Some of the Republican stalwarts who opposed Donald Trump on his bumpy road to the presidency expressed sharply mixed emotions on Tuesday, after allegations emerged that Russia spent years collecting damaging information on the Manhattan mogul. The explosive allegations come just ten days before Trump assumes the Oval Office on Jan. 20. 

"I'm amused and I'm feeling a little bit of vindication right now," said Rick Wilson, a Florida-based strategist who fought against Trump's nomination by backing Sen. Marco Rubio in the GOP primary, and then pushing independent longshot Evan McMullin in the general.

"A bunch of us [knew] about the relationship Trump had with the Russians [via] the intelligence community and from contacts that we all had and from research from a year and a half ago," Wilson said in a phone interview. 

People in the know "all stood against him and now look, here it is."

Trump, on Twitter, shrugged off the reports. "Fake news," he wrote with all-caps emphasis. "A total political witch hunt!"

Michael Cohen, special counsel to Trump, told Mic in an interview that the entire story was "fake news" — using the same phrase as the president-elect, well before the tweet was issued. 

"What can we do about it?" Cohen asked. "We speak to journalists like yourself who call and inquire [about] this what should we call it, this fictitious story, this fake news report, and we provide what we always provide: honest answers."

Wilson said he and others had tried in vain to expose information demonstrating Trump had questionable ties to Russia. The allegations, however, never stuck. 

In the end, Wilson said, the president-elect wound up hurting himself anyway by questioning official contentions that Russia wanted to interfere with the 2016 presidential election.

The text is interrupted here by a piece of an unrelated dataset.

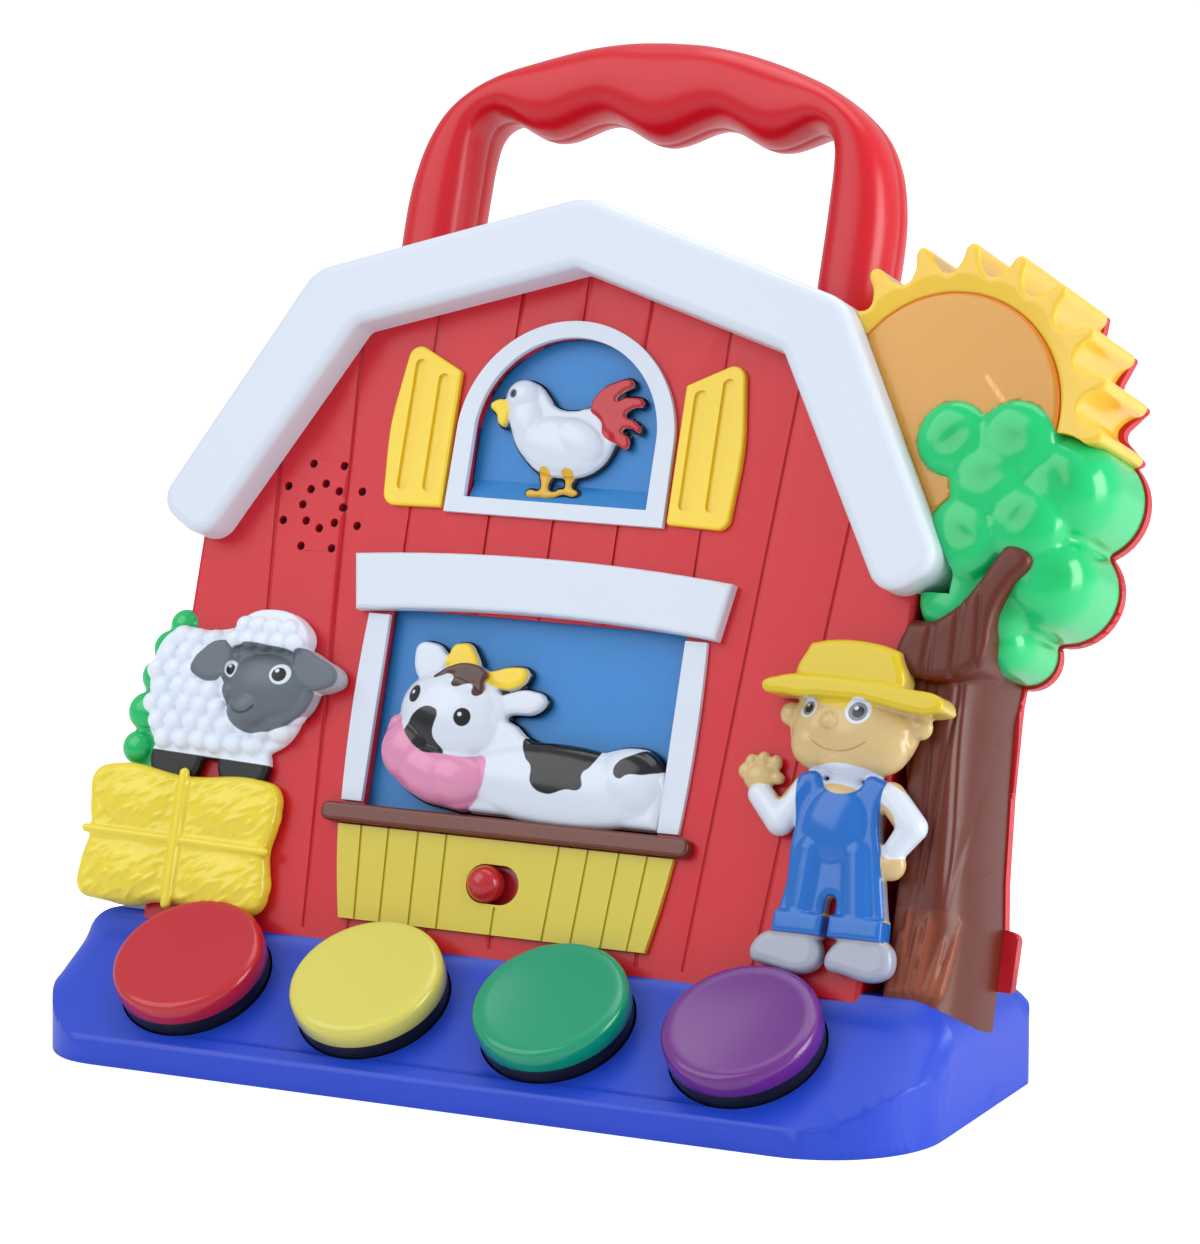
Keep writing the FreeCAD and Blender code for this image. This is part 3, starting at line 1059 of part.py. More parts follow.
def makeDoor():
    door = slab(doorOutline(), backFace, backFace + size("doorThick"))
    ribs = [slab(strip(u, trayLow + 4, u, trayHigh - 4, 1.2), backFace + size("doorThick") - 0.1,
                 backFace + size("doorThick") + 0.5) for u in (-20.0, 0.0, 20.0)]
    door = door.fuse(fused(ribs))
    grips = [slab(strip(-9.0, v, 9.0, v, 1.4), backFace - 0.1, backFace + 0.6) for v in (20.0, 23.0, 26.0)]
    for grip in grips:
        door = door.cut(grip)
    door = door.cut(tube(*doorScrewPlace, size("screwRadius") + 0.2, backFace - 1, backFace + 5))
    return door.removeSplitter()


moulded("battery_door", makeDoor())


def screw(u, v, headLow, length):
    # a pan head with a cross recess, its shank going into the shell
    head = rounded(tube(u, v, size("headRadius"), headLow, headLow + 1.6), 0.5, headLow)
    for turn in (0, 90):
        slot = Part.makeBox(3.2, 0.7, 0.9, vec(-1.6, -0.35, -0.01))
        slot.rotate(vec(0, 0, 0), vec(0, 0, 1), turn)
        slot.translate(vec(u, v, headLow))
        head = head.cut(slot)
    return head.fuse(tube(u, v, size("screwRadius"), headLow + 1.6, headLow + 1.6 + length))


moulded("door_screw", screw(*doorScrewPlace, backFace - 1.6, 9.0))
moulded("housing_screws", Part.makeCompound([screw(u, v, backFace + 4.4, 17.0) for u, v in housingScrews]))


def uprightScrew(x, y, headLow, length):
    head = rounded(Part.makeCylinder(size("headRadius"), 1.0, vec(x, y, headLow)), 0.4, headLow)
    return head.fuse(Part.makeCylinder(size("screwRadius"), length, vec(x, y, headLow + 1.0)))


moulded("plate_screws", Part.makeCompound([uprightScrew(x, y, 0.1, 7.0) for x, y in plateScrews]),
        FreeCAD.Placement())
moulded("barn_screws", Part.makeCompound([uprightScrew(x, y, 23.2, 7.6) for x, y in barnScrews]),
        FreeCAD.Placement())

doc.recompute()

# every object has to be sound, and every piece a closed solid, before anything is written
for item in doc.Objects:
    if "Invalid" in item.State or "Error" in item.State:
        raise RuntimeError(f"{item.Label} did not recompute: {item.State}")
names = [item.Label for item in parts]
if len(set(names)) != len(names):
    raise RuntimeError("two pieces share a name")
os.makedirs("parts", exist_ok=True)
for item in parts:
    shape = item.Shape
    if shape.isNull() or not shape.isValid() or not shape.Solids:
        raise RuntimeError(f"{item.Label} has no sound solid")
    shape.exportStep(os.path.join("parts", f"{item.Label}.step"))
print(len(parts), "pieces written")
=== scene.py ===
import math

import bmesh
import bpy
import numpy as np
from mathutils import Matrix, Vector


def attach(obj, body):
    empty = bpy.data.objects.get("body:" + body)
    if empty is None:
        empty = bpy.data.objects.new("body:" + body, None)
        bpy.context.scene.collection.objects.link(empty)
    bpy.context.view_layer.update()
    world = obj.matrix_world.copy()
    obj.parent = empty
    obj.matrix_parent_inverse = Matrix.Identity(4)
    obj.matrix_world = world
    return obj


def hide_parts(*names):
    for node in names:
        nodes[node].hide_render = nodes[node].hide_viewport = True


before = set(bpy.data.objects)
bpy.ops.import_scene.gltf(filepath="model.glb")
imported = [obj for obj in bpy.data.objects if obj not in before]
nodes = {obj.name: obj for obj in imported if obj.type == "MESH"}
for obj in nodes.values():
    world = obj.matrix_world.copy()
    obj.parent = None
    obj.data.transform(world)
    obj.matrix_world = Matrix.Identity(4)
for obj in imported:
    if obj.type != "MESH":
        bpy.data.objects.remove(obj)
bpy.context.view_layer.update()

scene = bpy.context.scene
millimetre = 0.001

# the barn wall leans back; u runs right along it, v up it and n out of it, in millimetres
wall = {"lean": 19.74, "foot": 30.07}
wallTurn = Matrix.Rotation(math.radians(90 - wall["lean"]), 4, "X")
wallPlace = Matrix.Translation((0, 0, wall["foot"] * millimetre)) @ wallTurn @ Matrix.Scale(millimetre, 4)
slope = {"angle": 31.9, "y": -14.7, "z": 17.96, "pitch": 47.0, "shift": 1.2}


def slopePlace(x):
    spot = Matrix.Translation((x * millimetre, slope["y"] * millimetre, slope["z"] * millimetre))
    return spot @ Matrix.Rotation(math.radians(slope["angle"]), 4, "X") @ Matrix.Scale(millimetre, 4)


# camera at the photograph's place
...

McMullin, the Utahan who positioned himself as a conservative alternative to Trump-wary voters, told Mic late Tuesday he "had heard about this before I got into the campaign and it was one of many reasons that I decided to get in, and I'd hoped that it would come out during the campaign, but better late than never."

The former CIA operative said the information in the dossier — including descriptions of Trump being filmed engaging in sexual acts in a hotel room — "is consistent with what the Russians do" in terms of espionage or blackmail.

Even if the salacious details proved untrue, McMullin stressed, it's Trump's consistent flattery of Russia's Vladimir Putin that he finds truly unsettling.

"I feel like people don't understand or people are somehow overlooking how incredible and dangerous that is," McMullin said. "It's certainly abnormal. You have to ask yourself, 'Why would an American politician continue to defend an adversary to America even as it attacks us?'"

While it's highly unlikely Trump will be derailed on his path to the White House, McMullin added, "I think from now on, [at] the very least when people see and hear [Trump] defending Moscow when it makes no sense to do [so], they'll have this in the back of their minds."

Cheri Jacobus, a GOP consultant who tangled at length with Team Trump, also took to Twitter Tuesday night.

"Get it all out there now so that Trump is not able to be blackmailed," Jacobus wrote. "He'll sell us out in a heartbeat."

Jacobus also noted the Trump drama was unfolding as outgoing President Barack Obama was delivering his farewell address in his hometown of Chicago.

"Never in a million years thought I'd say this," Jacobus wrote of Obama, "but I'll miss him."